Tiene mentalidad de éxito; es centrada, apasionada, y cree en lo que hace
Cuadernos y papeles se acumulan sobre la mesa y en el suelo; bajo un ventanal está ordenada su egoteca, las ediciones de sus libros en distintos idiomas. Una pizarra blanca señala lo que debe escribir cada jornada: dos mil palabras. "Esta vez, la historia sucede en los años cincuenta. Una adolescente, Laurel, contempla cómo un miembro de su familia comete un crimen. Luego se hace actriz a lo Julia Dench; aparentemente, todo le va bien, pero nunca podrá olvidar aquello". He ahí de nuevo: el pasado enquistado.
Pero no quiere desvelar mucho de su libro nonato, y sí del tercero, Las horas distantes, que se publicó simultáneamente en Australia, Inglaterra y EE UU. El encuentro de tres hermanas, las Blythe (Percy, Saccy y Juniper), y Eddie, una editora joven en los años noventa. Una carta, un hilo del que tirar y una visita casual a su castillo, Mildehurst Castle, herencia familiar de un padre escritor y solitario. Un escenario agónico donde las paredes hablan y los jardines conmueven con solo mirarlos.
Si en El jardín olvidado, conocer la historia de la saga era una liberación, aquí, descorrer los visillos de sus vidas es pura trampa. La familia en este libro es una cárcel que encierra cuerpo y espíritu; lastra ilusiones y destroza proyectos en vez de alentarlos. "Es curioso, nada más lejano a la biografía de Kate", apunta su marido, Davin. Él, músico, con un pequeño estudio de grabación en su propia casa, se mantiene siempre cerca, encargándose de la logística, la conducción, los pequeños; permitiendo que ella hable, se fotografíe o escriba. Cual secundario de altura en la novela de su propia vida, se diría. "¡Sospecho que todo eso de cartas perdidas, diarios secretos y confesiones lo escribo porque nunca me sucedió a mí! Bueno, todas las familias esconden sus cosas. La mía aparecía en El jardín olvidado, Nell era un poco mi abuela…". Y también la tienda de antigüedades de su madre (que, dañada por las inundaciones, ahora cierra), en la que trabaja su hermana Jenny, artista, especial, muy tímida, reconocible en alguna de sus mujeres de ficción. "En Las horas”, sigue Kate, el ambiente es Kent, en Inglaterra, y en el próximo habrá algo de Australia".
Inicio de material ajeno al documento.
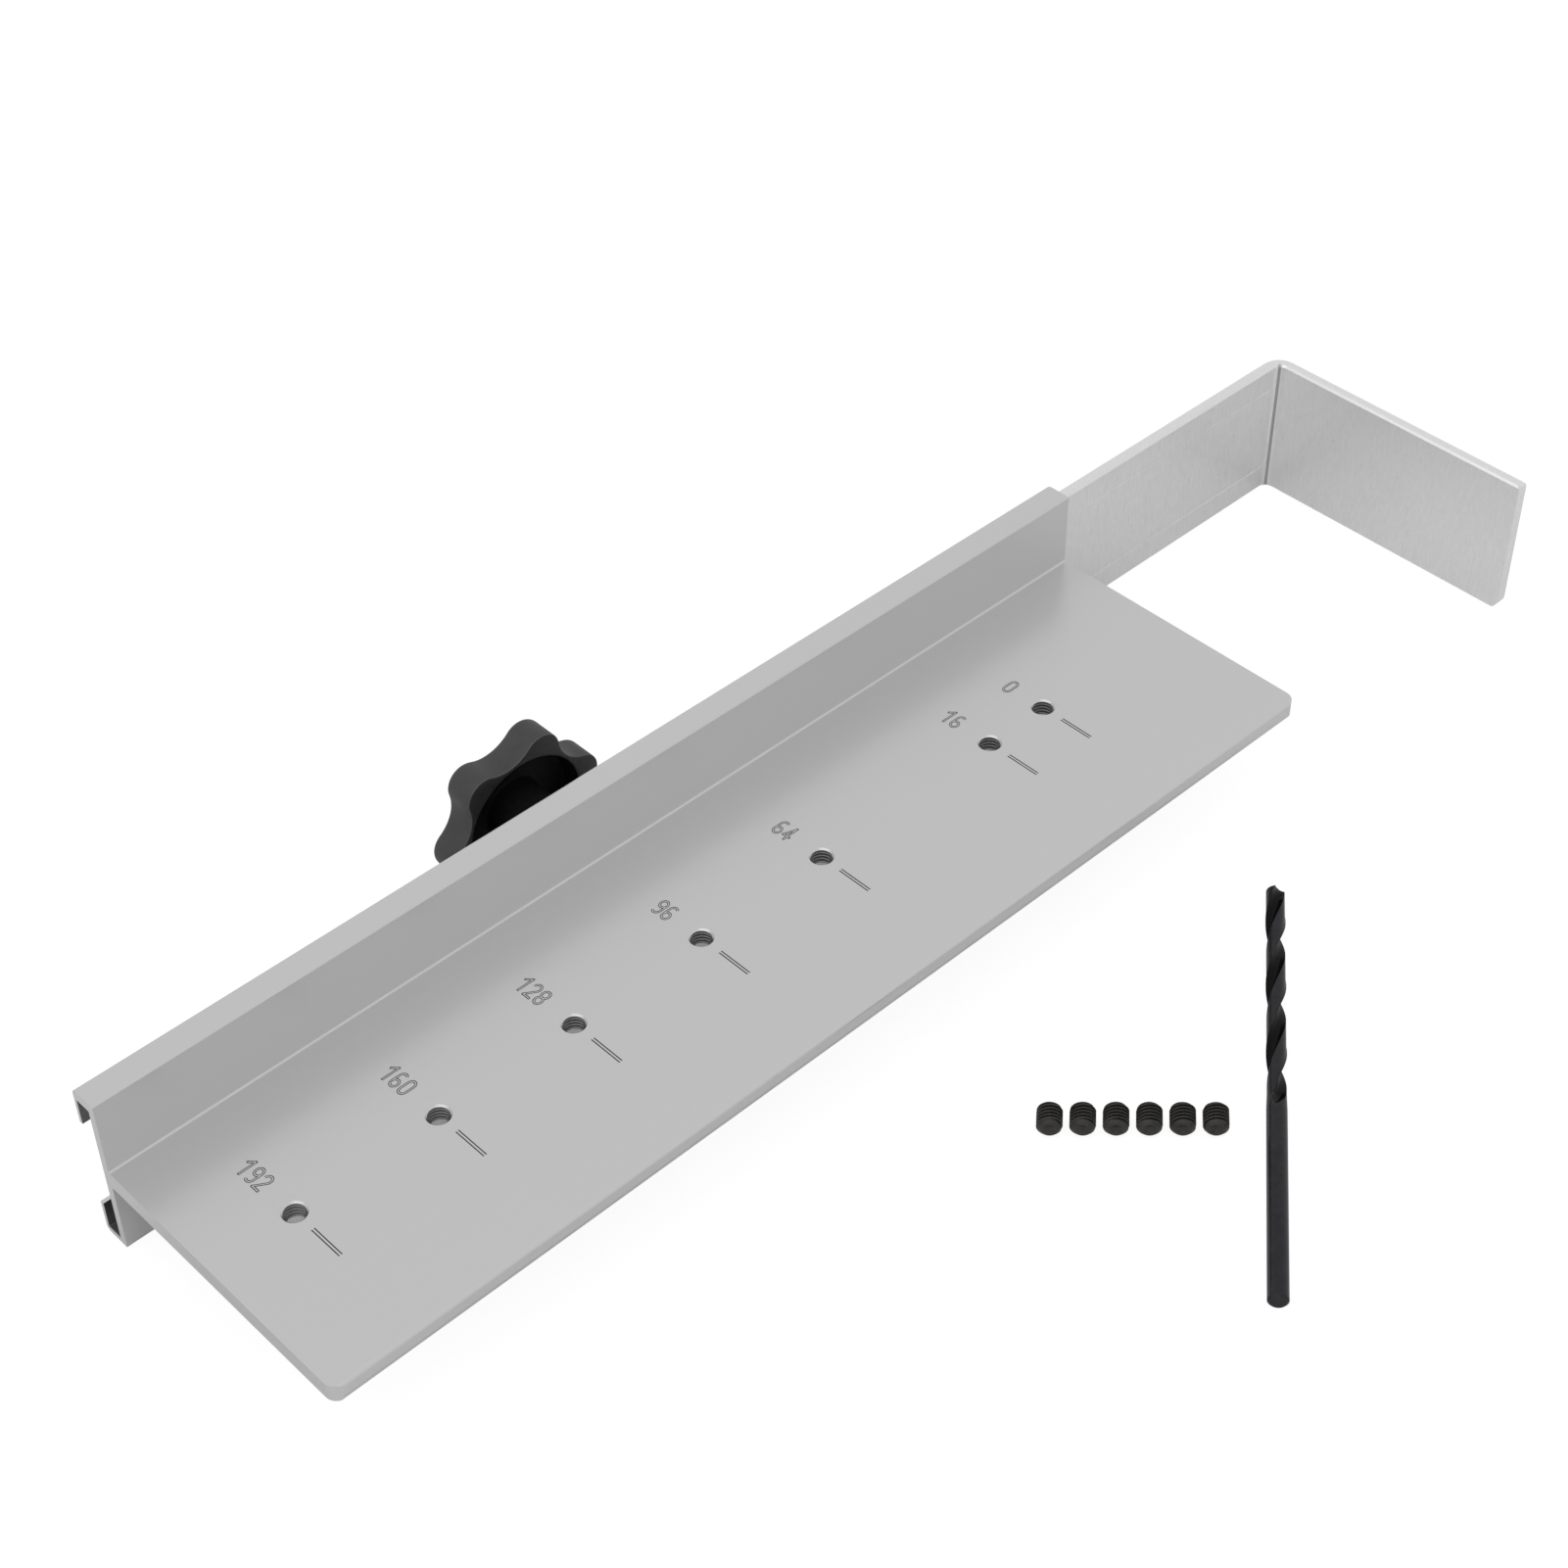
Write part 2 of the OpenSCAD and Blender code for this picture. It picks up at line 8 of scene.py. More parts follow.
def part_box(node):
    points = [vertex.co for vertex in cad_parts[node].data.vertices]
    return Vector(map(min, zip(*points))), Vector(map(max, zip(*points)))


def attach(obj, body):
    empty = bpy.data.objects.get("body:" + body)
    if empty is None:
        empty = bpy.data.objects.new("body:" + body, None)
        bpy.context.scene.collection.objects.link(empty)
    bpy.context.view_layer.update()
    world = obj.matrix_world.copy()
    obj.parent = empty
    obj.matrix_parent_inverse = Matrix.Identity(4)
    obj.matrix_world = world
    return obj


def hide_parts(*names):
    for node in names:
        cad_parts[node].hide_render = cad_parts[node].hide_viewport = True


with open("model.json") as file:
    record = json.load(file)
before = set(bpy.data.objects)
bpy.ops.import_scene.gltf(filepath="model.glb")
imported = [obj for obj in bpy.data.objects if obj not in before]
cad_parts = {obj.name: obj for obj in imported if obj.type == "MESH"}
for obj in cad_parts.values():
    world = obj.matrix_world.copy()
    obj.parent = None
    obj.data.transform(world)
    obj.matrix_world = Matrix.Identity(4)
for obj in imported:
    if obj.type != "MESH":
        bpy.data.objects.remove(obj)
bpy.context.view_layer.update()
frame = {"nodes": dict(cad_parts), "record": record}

# Cabinet handle jig. Metres. The origin is the centre of guide hole 0 at half the plate's
# thickness, +X runs to the stop leg, +Y to the fence wall, +Z is up.

MM = 0.001
SLOTS = {m["slot"]: m["base_color"] for m in frame["record"]["materials"]}

# Camera of the photograph, solved from the guide holes and the rail's edges
CAMERA_AIM = (-54.7 * MM, 20.4 * MM, 2.0 * MM)
CAMERA_DISTANCE = 588.4 * MM
CAMERA_AZIMUTH = 316.81
CAMERA_ELEVATION = 42.34
CAMERA_ROLL = -0.764
CAMERA_LENS_MM = 67.03
SENSOR_MM = 36.0

# Floor: its grey, the glow that whitens it, and the shares of that glow that the camera sees
# in the open and in the painted shadow under the plate, and that shiny faces mirror
FLOOR_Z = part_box("rail")[0].z
FLOOR_HALF = 1.6
FLOOR_TONE = 0.74
FLOOR_GLOW = 1.2
GLOW_SHARE = 0.75
PAINTED_SHADOW_GLOW_SHARE = 0.15
MIRRORED_GLOW_SHARE = 0.03

# Painted shadow: a fixed patch of floor under the plate glows less, so that it shows dark through the
# guide holes, on top of the real shadow there
PAINTED_SHADOW_UNDER_PLATE = ((-190 * MM, 25 * MM), (5 * MM, 28 * MM), (-20 * MM, -18 * MM))

# Light: the even sky, what shiny faces mirror of it, and one large lamp above the left
SKY_LEVEL = 0.76
MIRRORED_SKY = 0.7
KEY_PLACE = (-0.9, -0.2, 1.1)
KEY_SIZE = 2.0
KEY_POWER = 3.0

# Knob, measured from its axis and from the washer's back face
KNOB_LOBES = 6
KNOB_R = 19.1 * MM
WAIST_R = 14.9 * MM
LOBE_R = 4.5 * MM
KNOB_TURN = math.radians(9.7)
KNOB_T = 7.5 * MM
HOLLOW_R = 14.0 * MM
HOLLOW_D = 5.0 * MM
HUB_R = 6.5 * MM
HUB_L = 18.1 * MM
DOME_R = 11.0 * MM
DOME_H = 1.2 * MM
INSERT_R = 5.0 * MM
INSERT_L = 14.0 * MM
RIM_EDGE = 0.35 * MM
BACK_EDGE = 1.4 * MM
HOLLOW_FILLET = 0.8 * MM
HOLLOW_DRAFT = 0.25 * MM
LOBE_POINTS = 14
WAIST_POINTS = 10
RIM_STEPS = 3
FILLET_STEPS = 4
BACK_STEPS = 5
DOME_RINGS = 7
KNOB_CREASE = math.radians(35)

# Drill bit, measured from the shank's end
DRILL_MIDDLE = (-31.4 * MM, -90.1 * MM)
DRILL_TURN = math.radians(39.5)
DRILL_ROLL = math.radians(142)
DRILL_R = 2.0 * MM
DRILL_L = 105.0 * MM
FLUTE_L = 60.0 * MM
FLUTE_LEAD = 35.5 * MM
FLUTE_RUN = 4.0 * MM
SHANK_BEVEL = 0.4 * MM
WEB_T = 1.1 * MM
FLUTE_R = 1.3 * MM
LAND_RELIEF = 0.12 * MM
MARGIN_ANGLE = math.radians(9)
POINT_HALF_ANGLE = math.radians(59)
DRILL_SIDES = 120
DRILL_STEP = 0.35 * MM
POINT_RINGS = 8
DRILL_CREASE = math.radians(38)

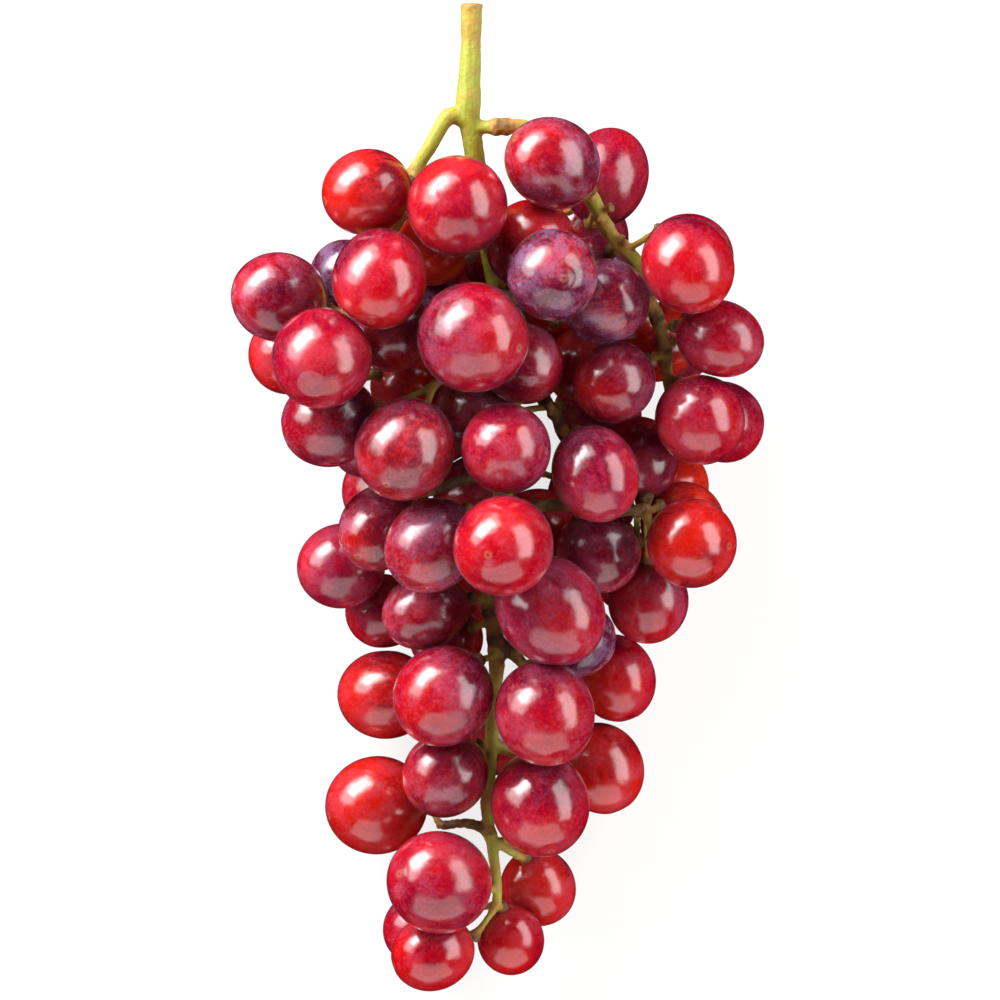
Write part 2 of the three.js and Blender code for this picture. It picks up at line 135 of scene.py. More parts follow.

Si no fuera por Davin, había confesado Kate, ella lo tendría muy complicado, no podría hacer lo que hace. Lo confirma la escritora en el coche camino de Tamborine, en las montañas, al tomar las curvas que conducen al pueblo donde creció. Su historia de pareja viene de lejos. "Diecisiete años ya juntos. Esta carretera la recorría yo una y otra vez", cuenta él entre bosques densos de eucaliptos y palmeras. Davin tocaba en una banda. Ella acababa de aterrizar de una estancia en Europa y la invitaron a un concierto. Y ahí surgió el amor a primera vista. Aún se ve. Él la sigue mirando arrebatado. En las colinas de Tamborine se han comprado un cottage hermoso, fachada rojo gastado, con chimenea y vistas al parque nacional. Allí Kate se escapa a escribir. "Las tormentas aquí son inolvidables", dice. Lo hemos visto: puro fundido del cielo en negro. Mucho de sus libros se intuye en este lugar: es descomunal la fuerza de la naturaleza en animales y plantas; aquí fue donde, asomada a la ventana, nació el Hombre de Barro, imagen literaria que usa para abrir Las horas distantes. "Shhh! ¿Puedes oírlo? Los árboles pueden. Son los primeros en saber que se acerca. ¡Escucha! Los árboles del bosque profundo y oscuro se estremecen… Los árboles lo saben. Son antiguos y ya han visto de todo".
En las esquinas de este lugar de casas dispersas están escritas las venturas y desventuras de los Morton. Nos detenemos en el hermoso restaurante de su padre, Warren; en la iglesia para bodas y convites que él abrió antaño; en el centro de la localidad… y callejeando (o bosqueando más bien) llegamos a un alto, lo que llaman "A million dolar view", la vista del millón de dólares. Desde allí se ve la impresionante línea de la Gold Cost, la costa dorada: una suerte de Miami Beach que es centro turístico fundamental. Alguien ha situado dos esculturas clásicas justo en el punto exacto donde mejor se enmarca el panorama. De repente, el misterio del éxito de Kate Morton se desvela. Ella lo sabe: necesitamos colocar un marco clásico a nuestras vidas, dotarlas de historia. Y ahí es donde ella, puntada de pasado va, puntada de presente viene, agarra el hilo del tiempo y lo borda.
‘Las horas distantes’ (Suma de Letras) se publica el 1 de marzo.